Let’s write a quick model to get the stores with the most transactions. Vinyl helps write data transforms for analytics use cases (like aggregations) quickly with only a few lines of code.
from vinyl import M, T, join, metric, model
from my_project.sources.flower_shops import FlowerShops
from my_project.sources.transactions import Transactions
from vinyl
@model(deps=[FlowerShops, Transactions])
def top_shops(shops, txns):
st = join(shops, txns, on = ["store_nbr"])
st.aggregate(
cols={"num_transactions": st.transactions.sum()},
by=[st.store_nbr, st.city]
)
st.sort(-st.num_transactions)
return st
store_nbr | city | num_transactions |
---|---|---|
01003 | San Francisco, CA | 11026 |
03001 | Brooklyn, NY | 10981 |
06002 | Austin, TX | 8193 |
Use in Notebooks
Models can also be written and used outside of context of a Vinyl project (like in a jupyter notebook or a python script) using a context manager. We can write the model above as:
from my_project.sources.flower_shops import FlowerShops
from my_project.sources.transactions import Transactions
stores_txns = join(Stores(), StoreNumTransactions(), on = ["store_nbr"])
with stores_txns as st:
st.aggregate(
cols = {"num_transactions": st.transactions.sum()},
by = [st.store_nbr, st.city]
)
st.sort(by= -st.num_transactions)
result = st.execute()
Metrics
Timeseries data is an important component of many analytics projects. Vinyl comes with a powerful metrics abstraction to help aggregation and slice time series data without having to write long and complicated SQL.

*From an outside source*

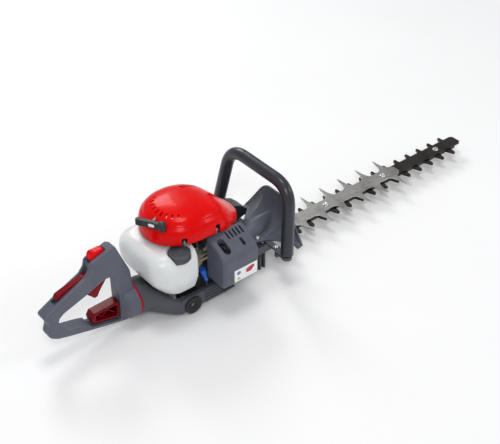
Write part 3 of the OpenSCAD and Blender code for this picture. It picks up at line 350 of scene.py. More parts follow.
def bend(points, radius, steps=8):
    """A path with its corners rounded."""
    pts = [Vector(p) for p in points]
    out = [pts[0]]
    for i in range(1, len(pts) - 1):
        a, b = pts[i - 1] - pts[i], pts[i + 1] - pts[i]
        reach = min(radius, a.length * 0.48, b.length * 0.48)
        s, e = pts[i] + a.normalized() * reach, pts[i] + b.normalized() * reach
        for k in range(steps + 1):
            t = k / steps
            out.append(s * (1 - t) ** 2 + pts[i] * 2 * t * (1 - t) + e * t * t)
    return out + [pts[-1]]


def node_copy(name, node, edge=0.6, segments=2):
    """A merged copy of a CAD node with softened edges, for a machined or moulded look."""
    piece = bpy.data.objects.new(name, frame["nodes"][node].data.copy())
    piece.data.transform(PLACE.inverted())
    SCENE.collection.objects.link(piece)
    bm = bmesh.new()
    bm.from_mesh(piece.data)
    bmesh.ops.remove_doubles(bm, verts=bm.verts, dist=2e-3)
    bmesh.ops.dissolve_limit(bm, angle_limit=math.radians(0.6), verts=bm.verts, edges=bm.edges)
    bm.to_mesh(piece.data)
    bm.free()
    return soft_edges(piece, edge, segments) if edge else piece


def settle(piece, material, nodes=(), body=None, smooth=38):
    """Sets a finished piece down in the frame with its finish, body and slot."""
    nodes = list(nodes)
    body = body or BODY_OF[nodes[0]]
    piece.data.transform(PLACE)
    piece.data.materials.clear()
    piece.data.materials.append(FINISH[material])
    for polygon in piece.data.polygons:
        polygon.material_index = 0
    piece.data.shade_smooth()
    piece.data.set_sharp_from_angle(angle=math.radians(smooth))
    m = piece.modifiers.new("normals", "WEIGHTED_NORMAL")
    m.keep_sharp = True
    m.weight = 60
    evaluate(piece)
    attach(piece, body)
    if nodes:
        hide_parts(*nodes)
    return piece


# ------------------------------------------------------------------ geometry nodes


class Tree:
    """A Geometry Nodes group with named inputs, ending in real geometry and one material."""

    def __init__(self, name, inputs, material):
        self.group = bpy.data.node_groups.new(name, "GeometryNodeTree")
        face = self.group.interface
        face.new_socket("Geometry", in_out="INPUT", socket_type="NodeSocketGeometry")
        self.ids = {}
        for label, kind, value in inputs:
            s = face.new_socket(label, in_out="INPUT", socket_type=kind)
            s.default_value = value
            self.ids[label] = s.identifier
        face.new_socket("Geometry", in_out="OUTPUT", socket_type="NodeSocketGeometry")
        self.start = self.group.nodes.new("NodeGroupInput")
        self.end = self.group.nodes.new("NodeGroupOutput")
        self.material = material

    def add(self, kind, links=None, **settings):
        node = self.group.nodes.new(kind)
        for key, value in settings.items():
            setattr(node, key, value)
        for key, value in (links or {}).items():
            socket = node.inputs[key]
            if isinstance(value, bpy.types.NodeSocket):
                self.group.links.new(value, socket)
            else:
                socket.default_value = value
        return node

    def given(self, label):
        return self.start.outputs[label]

    def close(self, socket):
        real = self.add("GeometryNodeRealizeInstances", {"Geometry": socket})
        done = self.add("GeometryNodeSetMaterial", {"Geometry": real.outputs[0], "Material": FINISH[self.material]})
        self.group.links.new(done.outputs[0], self.end.inputs[0])
        return self


def grow(name, host, tree, **values):
    """Runs a tree on a host mesh and returns the plain result."""
    piece = host or add_mesh(name, [(0, 0, 0)], [])
    piece.name = name
    m = piece.modifiers.new("rule", "NODES")
    m.node_group = tree.group
    for label, value in values.items():
        m[tree.ids[label.replace("_", " ")]] = value
    return evaluate(piece)


def screw_heads(name, spots, radius, height, turned=(0.0, 0.0, 0.0)):
    """Socket screw heads on every spot."""
    return grow(name, add_mesh("spots", spots, []), screw_tree(), radius=radius, height=height, turn=turned)


def bar_row_tree():
    """Equal bars at even steps along a line."""
    t = Tree("bar_row", [("count", "NodeSocketInt", 3), ("first", "NodeSocketVector", (0, 0, 0)),
                         ("step", "NodeSocketVector", (1, 0, 0)), ("size", "NodeSocketVector", (1, 1, 1)),
                         ("tilt", "NodeSocketVector", (0, 0, 0))], "black_plastic")
    line = t.add("GeometryNodeMeshLine", {"Count": t.given("count"), "Start Location": t.given("first"),
                                          "Offset": t.given("step")}, mode="OFFSET")
    bar = t.add("GeometryNodeMeshCube", {"Size": t.given("size")})
    put = t.add("GeometryNodeInstanceOnPoints", {"Points": line.outputs[0], "Instance": bar.outputs[0],
                                                 "Rotation": t.given("tilt")})
    return t.close(put.outputs[0])


def ring_tree():
    """Bars or pegs set evenly round a circle, each facing outwards."""
    t = Tree("ring", [("count", "NodeSocketInt", 12), ("radius", "NodeSocketFloat", 10.0),
                      ("size", "NodeSocketVector", (1, 1, 1))], "black_plastic")
    circle = t.add("GeometryNodeMeshCircle", {"Vertices": t.given("count"), "Radius": t.given("radius")})
    spot = t.add("GeometryNodeInputPosition")
    facing = t.add("FunctionNodeAlignEulerToVector", {"Vector": spot.outputs[0]}, axis="X", pivot_axis="Z")
    peg = t.add("GeometryNodeMeshCube", {"Size": t.given("size"), "Vertices X": 2, "Vertices Y": 2, "Vertices Z": 2})
    put = t.add("GeometryNodeInstanceOnPoints", {"Points": circle.outputs[0], "Instance": peg.outputs[0],
                                                 "Rotation": facing.outputs[0]})
    return t.close(put.outputs[0])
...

Let’s expand on our example above but now look at how sales for each store has changed over time. To use the metric layer of Vinyl, all we have to do is pass in the MetricStore
object to our function and pass in the timestamp column to the metric
method.
from vinyl import model, MetricStore
from my_project.sources.flower_shops import FlowerShops
from my_project.sources.transactions import Transactions
@model(deps=[FlowerShops, Transactions])
def shop_sales(shops: T, txns: T) -> M:
st = shops.join(txns, ["store_nbr"])
met = st.metric(
by=[st.store_nbr, st.city],
ts=st.purchased_at,
cols={
"sales": st.transactions.sum()
}
)
return met
Our new metric shop_sales
can now be used throughout our Vinyl project. The Metrics layer allows for dynamic queries across dimensions and time buckets. Metrics also provide useful features like fill options and trailing windows.

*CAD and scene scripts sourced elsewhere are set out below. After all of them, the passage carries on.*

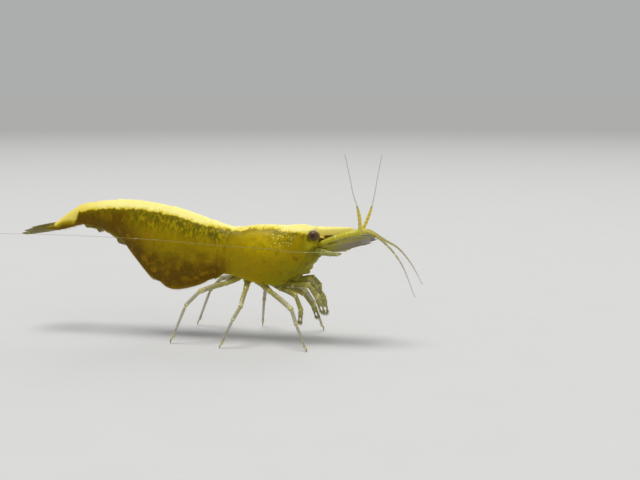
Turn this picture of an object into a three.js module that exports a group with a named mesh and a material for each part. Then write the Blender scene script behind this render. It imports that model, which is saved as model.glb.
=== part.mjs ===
// Golden-backed dwarf freshwater shrimp (a grown female), life size, as a still display model.
// Millimetres, +Z up, +X towards the head, +Y to the animal's left.
// The numbers below are in the animal's own frame: x = 0 at the hind edge of the head shield
// on the back, y = 0 in the middle plane, z = 0 on the ground under the feet.  The last lines
// move the whole group so that its origin is the bottom centre of its box.

import * as THREE from 'three';
import { mergeVertices } from 'three/addons/utils/BufferGeometryUtils.js';

// ---------------------------------------------------------------- driving dimensions
const JOINT_GAP = 0.07;        // clear space between two neighbouring solids
const RING_SLIP = 0.06;        // how far a ring's front edge lies under the ring before it
const PLATE_CORNER = 0.3;      // how much the lower corners of the side plates are rounded
const WALL = 0.26;             // thickness of the side plates, as a share of the half width
const LIMB_THICK = 0.5;        // thickest way across a leg
const BLADE_THICK = 0.44;      // tail fan and feeler scales
const FOOT_RADIUS = 0.25;      // the flat under each walking foot
const EYE_RADIUS = 0.48;
const EYE_FLAT = 0.88;           // its height against its width
const EYE_AT = { x: 6.58, y: 1.37, z: 8.54 };
const BEAK = { root: 6.86, tip: 9.5, top: 9.06, thick: 0.5, teeth: 9, lowerTeeth: 3, bite: 0.07 };
const SIDES = [['left', 1], ['right', -1]];

// ---------------------------------------------------------------- finishes
const finish = (color, roughness) => ({ color, roughness, metalness: 0 });
const SHELL = finish(0x9a9018, 0.38);
const BEAK_HORN = finish(0xf2e27a, 0.4);
const FLESH = finish(0x8d8420, 0.5);
const LIMB = finish(0xb3ab6a, 0.4);
const FAN = finish(0x8f8c4a, 0.4);
const FEELER = finish(0xcfc878, 0.4);
const EYE = finish(0x33240f, 0.15);

const shrimp = new THREE.Group();

function addPart(name, geometry, look) {
  geometry.deleteAttribute('normal');
  geometry.deleteAttribute('uv');
  const closed = mergeVertices(geometry, 1e-5);
  closed.computeVertexNormals();
  const mesh = new THREE.Mesh(closed, new THREE.MeshStandardMaterial(look));
  mesh.name = name;
  shrimp.add(mesh);
}

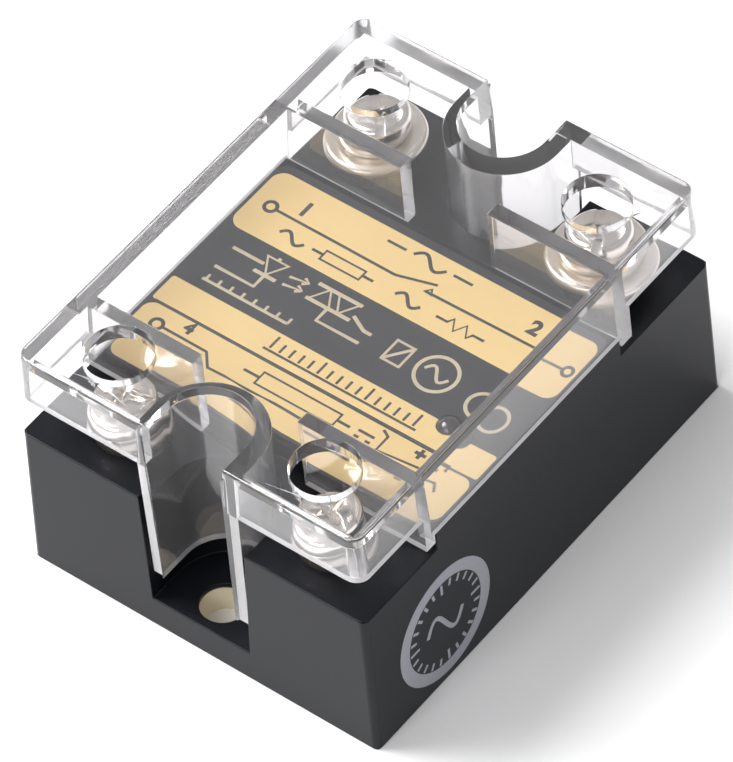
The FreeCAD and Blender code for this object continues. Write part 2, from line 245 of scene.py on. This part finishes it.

If we want to get the sales across each shop location over the past trailing 3 months, we can query it like:
s = shop_sales()
sales_metric = s.select([
s.ts.floor(month=1),
s.store_nbr,
s.city,
s.sales
], trailing=[None, 3])
sales_metric.execute()
ts | store_nbr | city | sales |
---|---|---|---|
2023-12-01 | 01003 | San Francisco, CA | 752 |
2023-12-01 | 03001 | Brooklyn, NY | 1130 |
2023-12-01 | 06002 | Austin, TX | 534 |
2023-01-01 | 01003 | San Francisco, CA | 304 |
2023-01-01 | 03001 | Brooklyn, NY | 540 |
2023-01-01 | 06002 | Austin, TX | 121 |
2023-02-01 | 01003 | San Francisco, CA | 910 |
2023-02-01 | 03001 | Brooklyn, NY | 1520 |
2023-02-01 | 06002 | Austin, TX | 862 |
If we want to change the time grain to weeks and look at the last 2 weeks, it’s as easy as changing the metric select to:
s = shop_sales()
sales_metric = s.select([
s.ts.floor(weeks=1),
s.store_nbr,
s.city,
s.sales
], trailing=[None, 2])
sales_metric.execute()
ts | store_nbr | city | sales |
---|---|---|---|
2023-02-01 | 01003 | San Francisco, CA | 619 |
2023-02-01 | 03001 | Brooklyn, NY | 811 |
2023-02-01 | 06002 | Austin, TX | 407 |
2023-02-15 | 01003 | San Francisco, CA | 291 |
2023-02-15 | 03001 | Brooklyn, NY | 709 |
2023-02-15 | 06002 | Austin, TX | 455 |
We can wrap this metric as a model in our project:
@model(deps=[shop_sales])
def shop_sales_last_30_days(s: M) -> T:
sales_metric = s.select([
s.ts.truncate(days=1),
s.store_nbr,
s.city,
s.sales
], trailing=[None, 30])
return sales_metric
Currently Vinyl does not support deploying metrics directly and they must be wrapped as a model to be shared outside a vinyl project. This constraint will be removed in future releases.